RE: Our Head-Shenanigans

Quote:Sweet. Nice to know that I was actually onto something there. Now I actually feel inspired to pursue this and try switching. Now if only i could be inspired outside school hours and actually while I'm at home. Hopefully a day comes soon where I'll be alone long enough to really have a grand conversation with Omega while Annabell takes over.

Haha, yes, you're always a great help. I'm sure you'll have switching down in no time! Now, progress time:

2.11.17

Today was a relatively interesting, though it's not over yet. We learned something a bit annoying, though: I still have partial control of the breathing, even when they front.

This was discovered today as Raymond fronted as we walked the dog. He mad some dorky comments, but nothing overly suspicious was noted by my aunt, who we walked with. That's why Raymond fronted to begin with- he's fairly good at blending in with a situation as needed. I was gradually pulling back as Raymond maneuvered the body, and we discovered that as soon as my vision of what was going on would move into headspace more, Raymond would have this "Oh shit I need to breathe the lungs stopped going" moment, followed by some vague panicking.

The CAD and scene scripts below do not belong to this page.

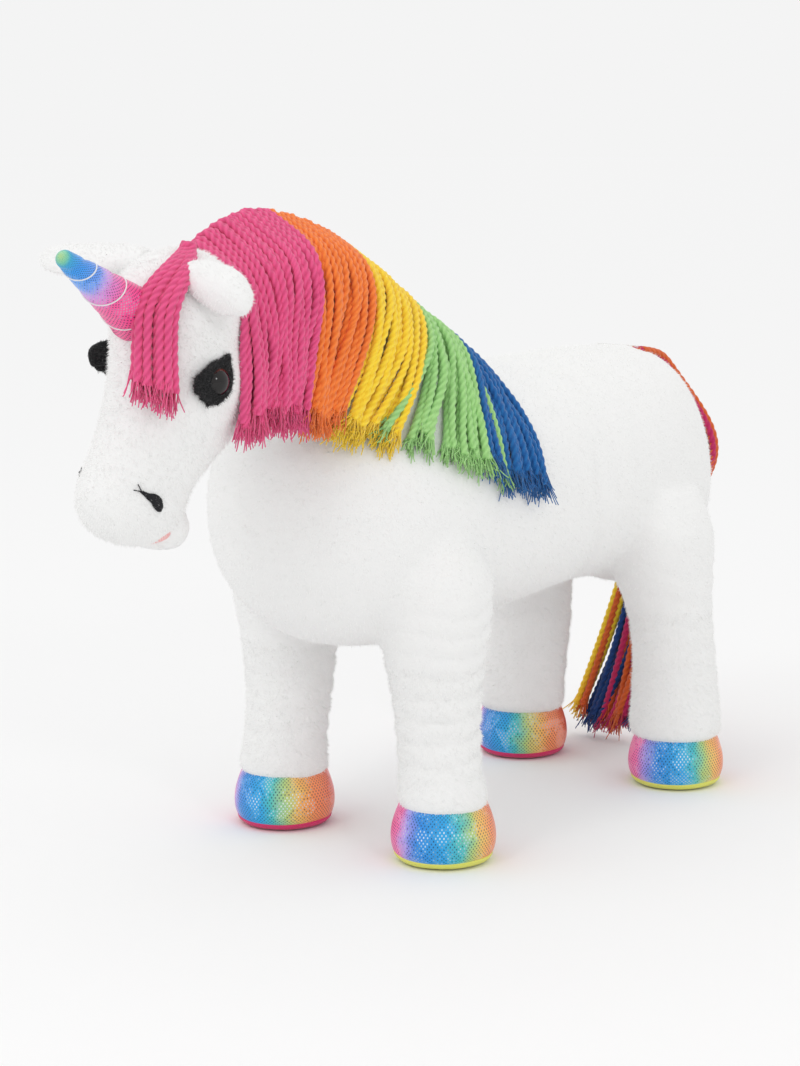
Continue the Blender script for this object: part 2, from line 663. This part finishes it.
def buildHoof(name):
    hip = hips[name]
    puff = lambda a: 0.008 * np.sin(3 * a + hip[1] * 50) + 0.005 * np.sin(7 * a)
    start = hoofShape["start"][name]
    foil = turned(hoofShape["foil"], hip, start, 6, 129, 0.0006, puff)[:, :-1]
    foil = foil - (np.array([0, 0, 1.0]) * 0.0005) * ramp(foil[..., 2:], 0.03, 0.04)
    cover = tubeObject(name + "HoofFoil", foil, hoofFoil, caps=(False, False))
    withModifiers(cover, [("SOLIDIFY", {"thickness": 0.001, "offset": -1})])
    side = "left" if name.endswith("left") else "right"
    sole = turned(hoofShape["sole"], hip, start, 4, 97, 0.0, puff)[:, :-1]
    soleObj = tubeObject(name + "HoofSole", sole, soles[side])
    cloth = "lime_sole" if side == "left" else "crimson_sole"
    for piece, node, material in ((cover, "_hoof", "dotted_foil"), (soleObj, "_sole", cloth)):
        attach(piece, "leg_" + name)
        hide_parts(name + node)


for name in hips:
    buildHoof(name)
print("hooves done")


# Horn: stuffed foil cone with thread wound round it

horn = {"base": (0.186, 0.350), "pitch": 25.5, "length": 0.080, "radius": 0.0155, "tip": 0.0050,
        "turns": 3.0}
hornStops = [(0.0, (0.88, 0.06, 0.26)), (0.42, (0.90, 0.09, 0.34)), (0.54, (0.60, 0.26, 0.72)),
             (0.62, (0.12, 0.30, 0.86)), (0.78, (0.01, 0.30, 0.84)), (0.88, (0.02, 0.40, 0.68)),
             (0.93, (0.18, 0.60, 0.40)), (1.0, (0.42, 0.70, 0.28))]
hornFoil = foilPaint("hornFoil", hornStops, "v", 32.0, 40.0)
whiteThread = plainPaint("whiteThread", rgb(0.75, 0.75, 0.75), rgb(0.92, 0.92, 0.92), 0.5, scale=2500.0)


# A point on the horn from its distance along the horn and the angle round it
def hornPoint(along, angle, lift=0.0):
    pitch = math.radians(horn["pitch"])
    fore = np.array([0, math.cos(pitch), math.sin(pitch)])
    up = np.array([0, -math.sin(pitch), math.cos(pitch)])
    end = horn["length"] - horn["tip"]
    u = np.clip(along / end, -0.3, 1)
    swell = 0.0005 * np.sin(np.clip(u, 0, 1) * 3.1)
    # The thread presses a groove into the cover
    groove = np.cos((angle / (2 * np.pi) + along / horn["length"] * horn["turns"]) * np.pi)
    r = mix(horn["radius"], horn["tip"], np.maximum(u, 0) ** 0.8) + swell
    r = r - 0.0007 * np.exp(-(groove / 0.25) ** 2)
    over = np.clip(along - end, 0, horn["tip"])
    r = np.where(along > end, np.sqrt(np.maximum(horn["tip"] ** 2 - over ** 2, 1e-10)), r) + lift
    local = np.array([0, *horn["base"]]) + along[..., None] * fore \
        + (r * np.cos(angle))[..., None] * np.array([1.0, 0, 0]) + (r * np.sin(angle))[..., None] * up
    return headPlace(local)


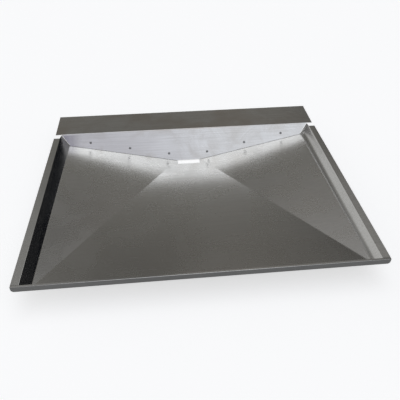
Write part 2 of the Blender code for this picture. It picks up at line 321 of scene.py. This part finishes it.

This means we're gonna have to practice the breathing part, and the only good news is, if this is what has been keeping me only in back seat, this means that I can now work on severing the tie keeping me from full dissociation. Maybe. Time will tell.

Claude fronted earlier a bit as well, and wishes to front later to try drawing. Should be fun seeing him do that, and we'll start this breathing training with him, first.

Something I noted when Claude and Raymond fronted was how.. happy they were. I feel getting out of mindspace is especially good for Claude, so I'm going to try and add it to our routine without being suspicious. It's also fascinating how when Claude fronted, he specifically went for my flannel shirt to have a more masculine appearance- he still doesn't like seeing my face in the mirror, but we can work on that.

Raymond also needs to stop complimenting parts of my body when in the front. It's embarrassing as fuck.
-

Aside from that, it's mainly been interpersonal stuff going on, bonding time, and hugs. Kane had a sad point we dealt with, and I've recently realized Lance still have an intense compassion for life and those in it. Just earlier, he cried over the loss of a bird. It's something programmed into his character, it seems, and while it's not a bad thing to have, I just hope he's okay later on. This burden of mourning the pain of the world is what drove him to be so depressed before, after all.

When Claude fronts to draw later, I'll either add it to this or just add it to the next PR. We'll see. Until then, good luck, and hope things go well with all of you tuppermancers out there.